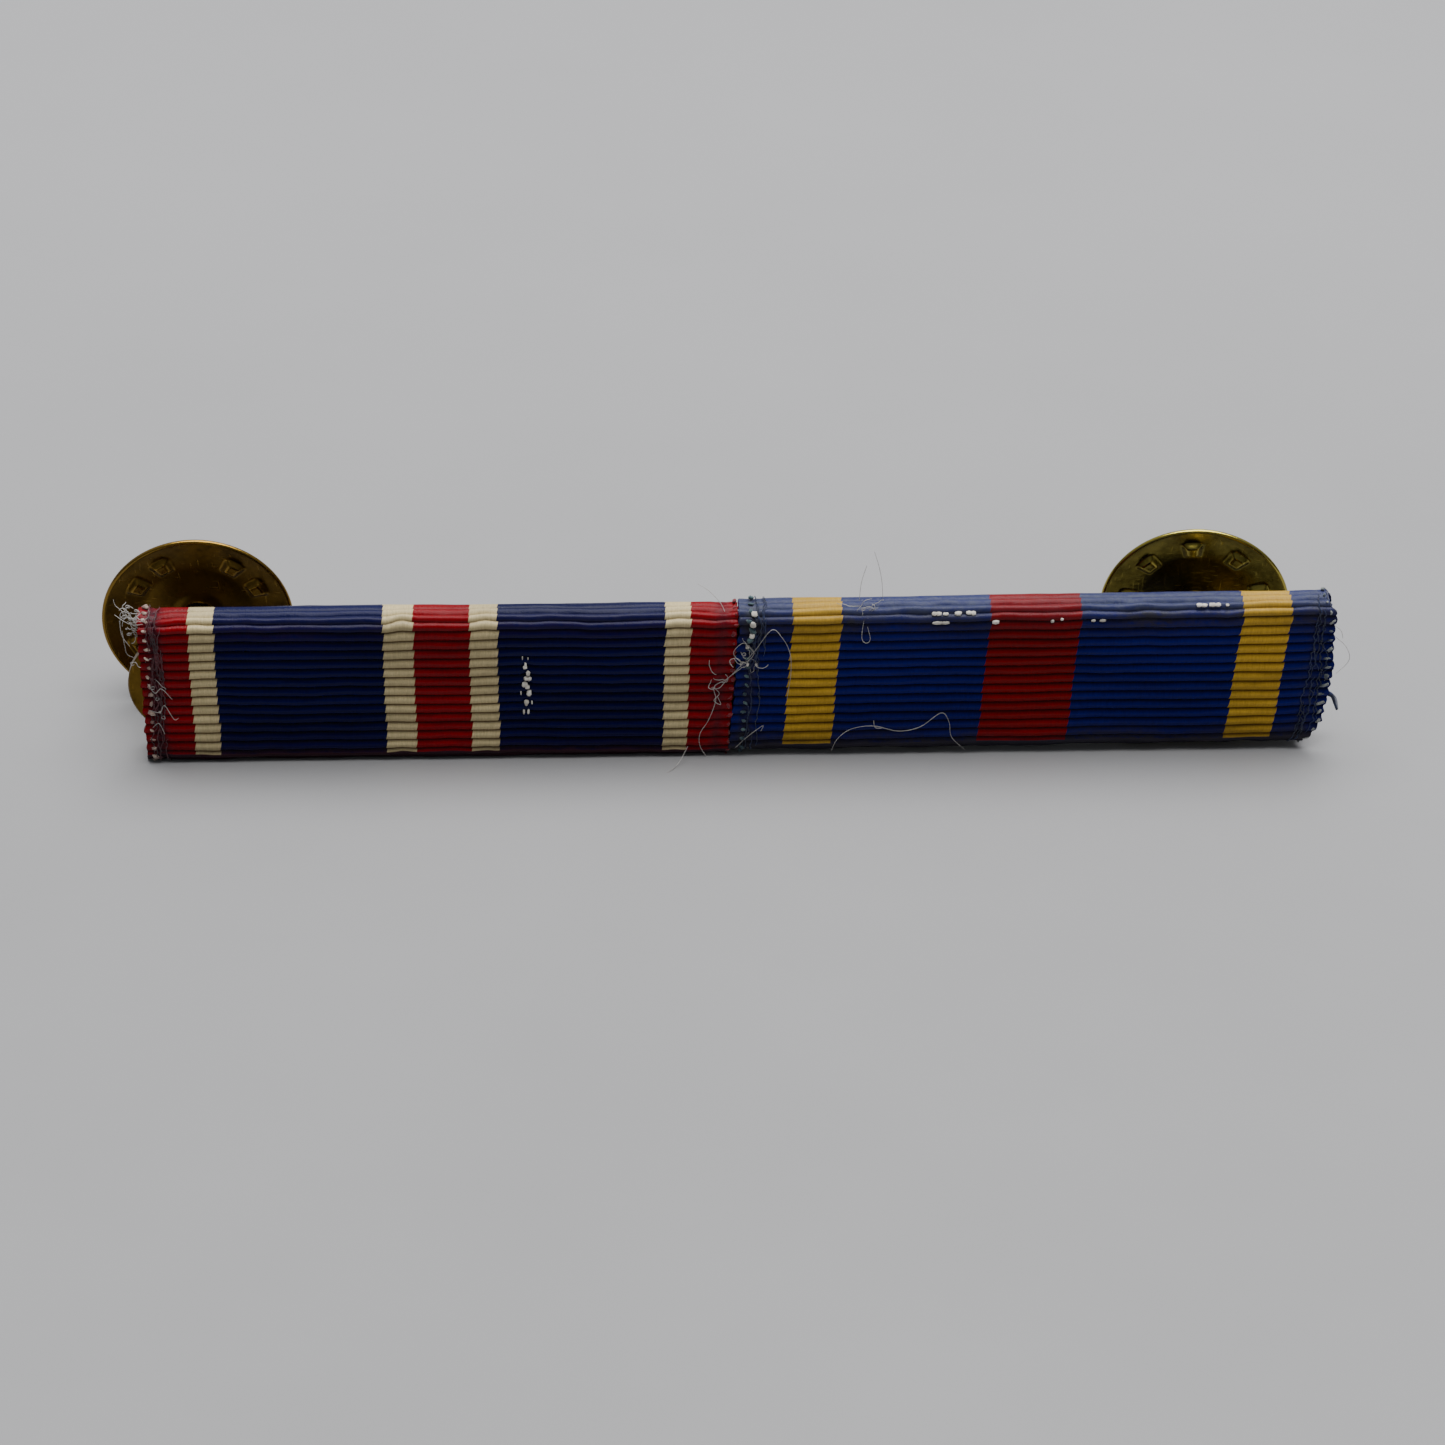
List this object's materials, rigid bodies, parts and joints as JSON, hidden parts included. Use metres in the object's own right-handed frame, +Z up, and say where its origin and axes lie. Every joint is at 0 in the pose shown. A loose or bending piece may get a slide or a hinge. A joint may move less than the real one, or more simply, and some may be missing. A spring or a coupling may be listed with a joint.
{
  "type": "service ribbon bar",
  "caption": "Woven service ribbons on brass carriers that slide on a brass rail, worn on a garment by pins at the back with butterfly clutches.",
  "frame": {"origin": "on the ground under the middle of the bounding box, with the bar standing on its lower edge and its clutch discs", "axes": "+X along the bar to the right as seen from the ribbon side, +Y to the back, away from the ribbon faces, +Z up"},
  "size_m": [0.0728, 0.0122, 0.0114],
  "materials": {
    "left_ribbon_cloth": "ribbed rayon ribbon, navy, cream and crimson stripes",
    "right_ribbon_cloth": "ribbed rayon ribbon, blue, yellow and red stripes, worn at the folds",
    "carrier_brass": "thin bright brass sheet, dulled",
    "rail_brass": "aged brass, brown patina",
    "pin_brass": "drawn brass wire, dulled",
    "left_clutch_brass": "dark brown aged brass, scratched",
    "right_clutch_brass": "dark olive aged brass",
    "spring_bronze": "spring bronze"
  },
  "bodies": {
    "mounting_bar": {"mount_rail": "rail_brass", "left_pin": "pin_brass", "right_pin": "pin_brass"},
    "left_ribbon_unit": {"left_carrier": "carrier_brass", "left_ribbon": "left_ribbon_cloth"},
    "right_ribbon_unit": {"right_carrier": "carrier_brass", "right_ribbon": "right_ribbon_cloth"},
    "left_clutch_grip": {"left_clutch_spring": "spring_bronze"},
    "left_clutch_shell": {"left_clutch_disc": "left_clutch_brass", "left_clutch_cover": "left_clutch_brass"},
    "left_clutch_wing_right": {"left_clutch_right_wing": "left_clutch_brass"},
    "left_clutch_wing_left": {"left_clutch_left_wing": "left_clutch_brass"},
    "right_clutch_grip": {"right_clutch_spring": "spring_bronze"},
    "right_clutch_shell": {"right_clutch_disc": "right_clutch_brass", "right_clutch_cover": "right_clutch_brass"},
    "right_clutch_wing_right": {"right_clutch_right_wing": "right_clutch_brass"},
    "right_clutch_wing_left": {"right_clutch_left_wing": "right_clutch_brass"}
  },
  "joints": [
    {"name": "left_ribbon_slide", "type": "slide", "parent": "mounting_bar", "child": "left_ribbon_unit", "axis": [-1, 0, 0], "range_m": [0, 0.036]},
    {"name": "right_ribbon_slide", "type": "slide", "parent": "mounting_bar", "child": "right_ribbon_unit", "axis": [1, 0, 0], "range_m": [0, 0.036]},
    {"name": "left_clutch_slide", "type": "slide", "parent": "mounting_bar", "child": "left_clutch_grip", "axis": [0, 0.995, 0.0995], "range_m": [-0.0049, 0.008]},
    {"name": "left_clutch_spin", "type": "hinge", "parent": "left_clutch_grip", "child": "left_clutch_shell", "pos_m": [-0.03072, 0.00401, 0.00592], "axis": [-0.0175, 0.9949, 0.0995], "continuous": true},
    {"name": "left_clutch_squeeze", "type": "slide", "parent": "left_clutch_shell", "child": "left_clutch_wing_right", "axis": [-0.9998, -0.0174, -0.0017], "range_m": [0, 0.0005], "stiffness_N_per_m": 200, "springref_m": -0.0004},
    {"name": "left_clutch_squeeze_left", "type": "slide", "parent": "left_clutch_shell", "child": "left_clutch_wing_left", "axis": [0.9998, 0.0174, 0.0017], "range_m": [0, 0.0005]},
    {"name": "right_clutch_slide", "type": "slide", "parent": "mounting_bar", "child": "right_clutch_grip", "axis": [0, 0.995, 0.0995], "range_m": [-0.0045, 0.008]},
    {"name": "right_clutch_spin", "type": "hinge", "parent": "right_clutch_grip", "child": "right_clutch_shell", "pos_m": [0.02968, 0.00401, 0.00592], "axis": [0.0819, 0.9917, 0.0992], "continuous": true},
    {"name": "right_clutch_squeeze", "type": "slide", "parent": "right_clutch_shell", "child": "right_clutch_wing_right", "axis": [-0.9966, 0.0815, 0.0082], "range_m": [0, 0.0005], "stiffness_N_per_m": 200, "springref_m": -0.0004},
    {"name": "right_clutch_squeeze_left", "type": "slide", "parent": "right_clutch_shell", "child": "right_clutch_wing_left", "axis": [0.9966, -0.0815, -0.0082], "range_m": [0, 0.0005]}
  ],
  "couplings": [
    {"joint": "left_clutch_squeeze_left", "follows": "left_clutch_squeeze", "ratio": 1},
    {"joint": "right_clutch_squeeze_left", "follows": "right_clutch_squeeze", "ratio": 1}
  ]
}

##############################

Using the data above, return each line exactly as written.

SOLUTION FOR THIS PROBLEM ▸
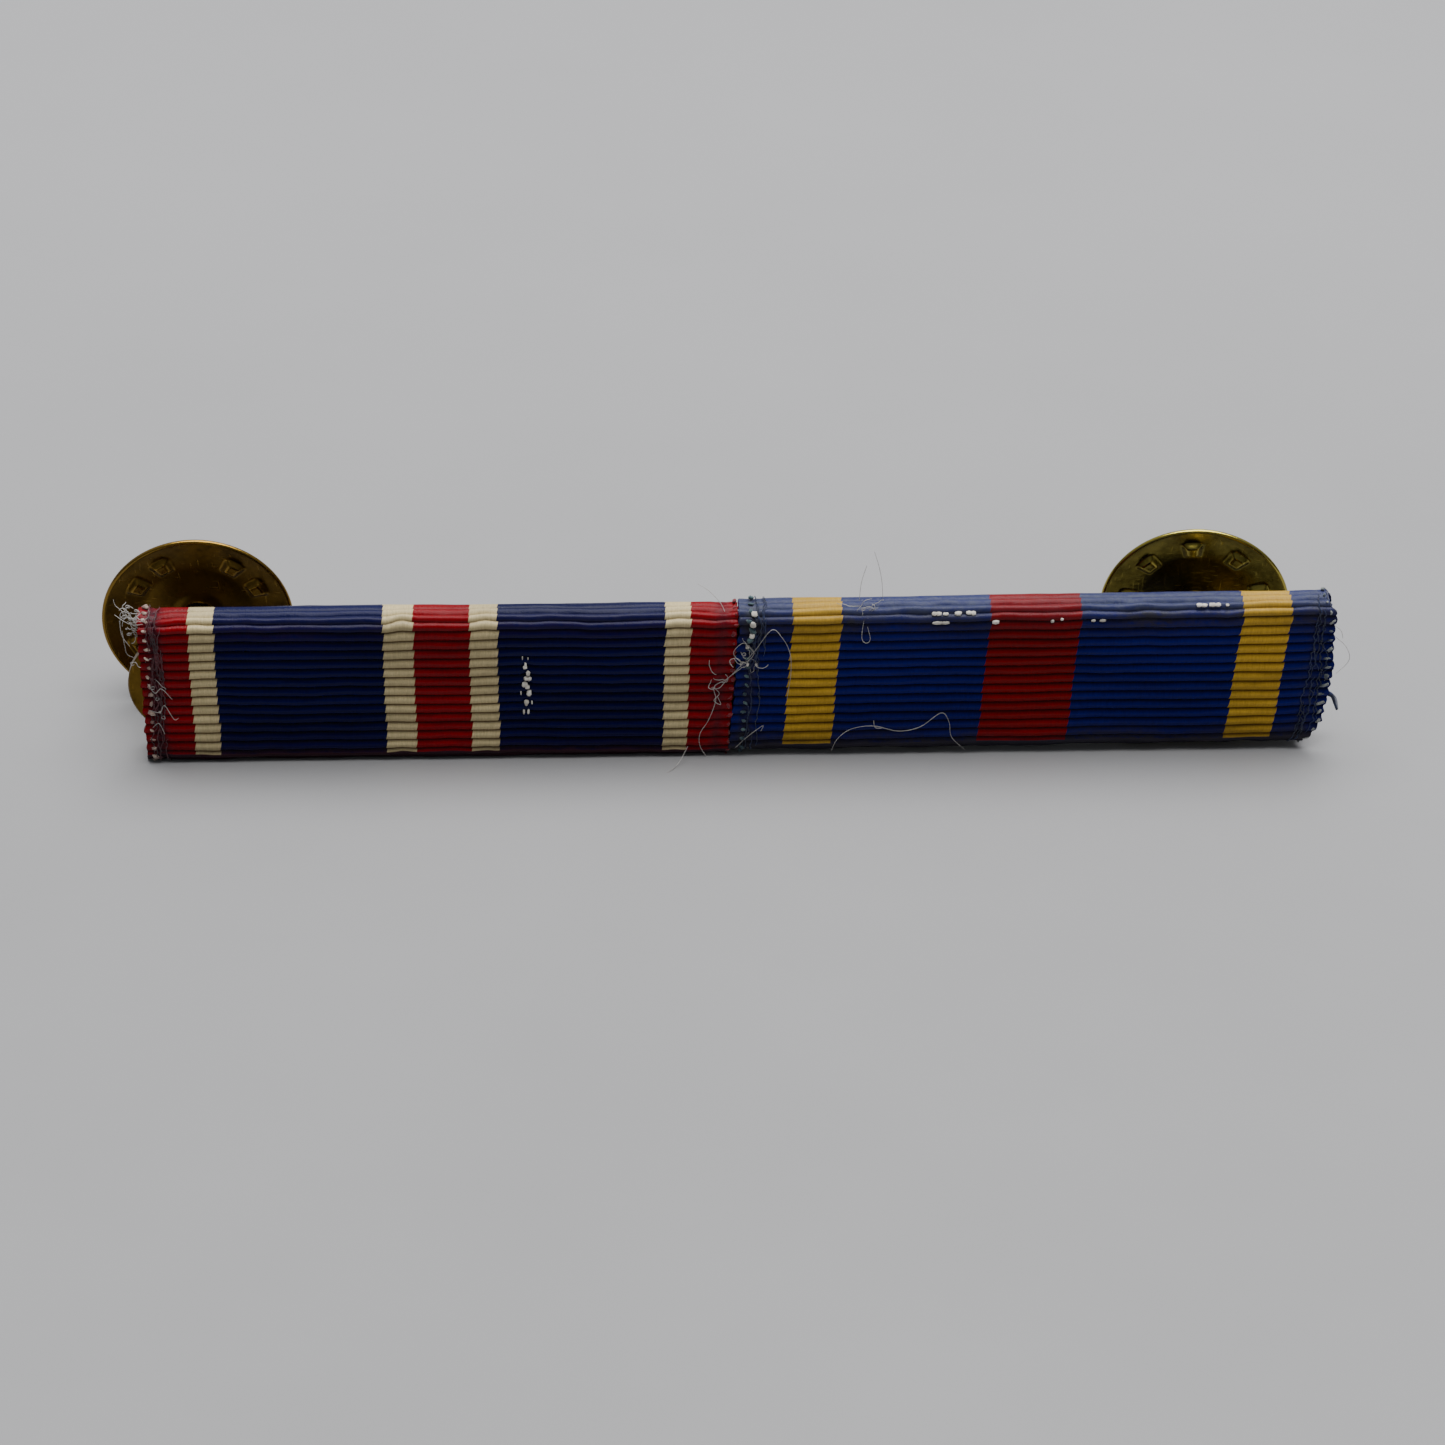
List this object's materials, rigid bodies, parts and joints as JSON, hidden parts included. Use metres in the object's own right-handed frame, +Z up, and say where its origin and axes lie. Every joint is at 0 in the pose shown. A loose or bending piece may get a slide or a hinge. A joint may move less than the real one, or more simply, and some may be missing. A spring or a coupling may be listed with a joint.
{
  "type": "service ribbon bar",
  "caption": "Woven service ribbons on brass carriers that slide on a brass rail, worn on a garment by pins at the back with butterfly clutches.",
  "frame": {"origin": "on the ground under the middle of the bounding box, with the bar standing on its lower edge and its clutch discs", "axes": "+X along the bar to the right as seen from the ribbon side, +Y to the back, away from the ribbon faces, +Z up"},
  "size_m": [0.0728, 0.0122, 0.0114],
  "materials": {
    "left_ribbon_cloth": "ribbed rayon ribbon, navy, cream and crimson stripes",
    "right_ribbon_cloth": "ribbed rayon ribbon, blue, yellow and red stripes, worn at the folds",
    "carrier_brass": "thin bright brass sheet, dulled",
    "rail_brass": "aged brass, brown patina",
    "pin_brass": "drawn brass wire, dulled",
    "left_clutch_brass": "dark brown aged brass, scratched",
    "right_clutch_brass": "dark olive aged brass",
    "spring_bronze": "spring bronze"
  },
  "bodies": {
    "mounting_bar": {"mount_rail": "rail_brass", "left_pin": "pin_brass", "right_pin": "pin_brass"},
    "left_ribbon_unit": {"left_carrier": "carrier_brass", "left_ribbon": "left_ribbon_cloth"},
    "right_ribbon_unit": {"right_carrier": "carrier_brass", "right_ribbon": "right_ribbon_cloth"},
    "left_clutch_grip": {"left_clutch_spring": "spring_bronze"},
    "left_clutch_shell": {"left_clutch_disc": "left_clutch_brass", "left_clutch_cover": "left_clutch_brass"},
    "left_clutch_wing_right": {"left_clutch_right_wing": "left_clutch_brass"},
    "left_clutch_wing_left": {"left_clutch_left_wing": "left_clutch_brass"},
    "right_clutch_grip": {"right_clutch_spring": "spring_bronze"},
    "right_clutch_shell": {"right_clutch_disc": "right_clutch_brass", "right_clutch_cover": "right_clutch_brass"},
    "right_clutch_wing_right": {"right_clutch_right_wing": "right_clutch_brass"},
    "right_clutch_wing_left": {"right_clutch_left_wing": "right_clutch_brass"}
  },
  "joints": [
    {"name": "left_ribbon_slide", "type": "slide", "parent": "mounting_bar", "child": "left_ribbon_unit", "axis": [-1, 0, 0], "range_m": [0, 0.036]},
    {"name": "right_ribbon_slide", "type": "slide", "parent": "mounting_bar", "child": "right_ribbon_unit", "axis": [1, 0, 0], "range_m": [0, 0.036]},
    {"name": "left_clutch_slide", "type": "slide", "parent": "mounting_bar", "child": "left_clutch_grip", "axis": [0, 0.995, 0.0995], "range_m": [-0.0049, 0.008]},
    {"name": "left_clutch_spin", "type": "hinge", "parent": "left_clutch_grip", "child": "left_clutch_shell", "pos_m": [-0.03072, 0.00401, 0.00592], "axis": [-0.0175, 0.9949, 0.0995], "continuous": true},
    {"name": "left_clutch_squeeze", "type": "slide", "parent": "left_clutch_shell", "child": "left_clutch_wing_right", "axis": [-0.9998, -0.0174, -0.0017], "range_m": [0, 0.0005], "stiffness_N_per_m": 200, "springref_m": -0.0004},
    {"name": "left_clutch_squeeze_left", "type": "slide", "parent": "left_clutch_shell", "child": "left_clutch_wing_left", "axis": [0.9998, 0.0174, 0.0017], "range_m": [0, 0.0005]},
    {"name": "right_clutch_slide", "type": "slide", "parent": "mounting_bar", "child": "right_clutch_grip", "axis": [0, 0.995, 0.0995], "range_m": [-0.0045, 0.008]},
    {"name": "right_clutch_spin", "type": "hinge", "parent": "right_clutch_grip", "child": "right_clutch_shell", "pos_m": [0.02968, 0.00401, 0.00592], "axis": [0.0819, 0.9917, 0.0992], "continuous": true},
    {"name": "right_clutch_squeeze", "type": "slide", "parent": "right_clutch_shell", "child": "right_clutch_wing_right", "axis": [-0.9966, 0.0815, 0.0082], "range_m": [0, 0.0005], "stiffness_N_per_m": 200, "springref_m": -0.0004},
    {"name": "right_clutch_squeeze_left", "type": "slide", "parent": "right_clutch_shell", "child": "right_clutch_wing_left", "axis": [0.9966, -0.0815, -0.0082], "range_m": [0, 0.0005]}
  ],
  "couplings": [
    {"joint": "left_clutch_squeeze_left", "follows": "left_clutch_squeeze", "ratio": 1},
    {"joint": "right_clutch_squeeze_left", "follows": "right_clutch_squeeze", "ratio": 1}
  ]
}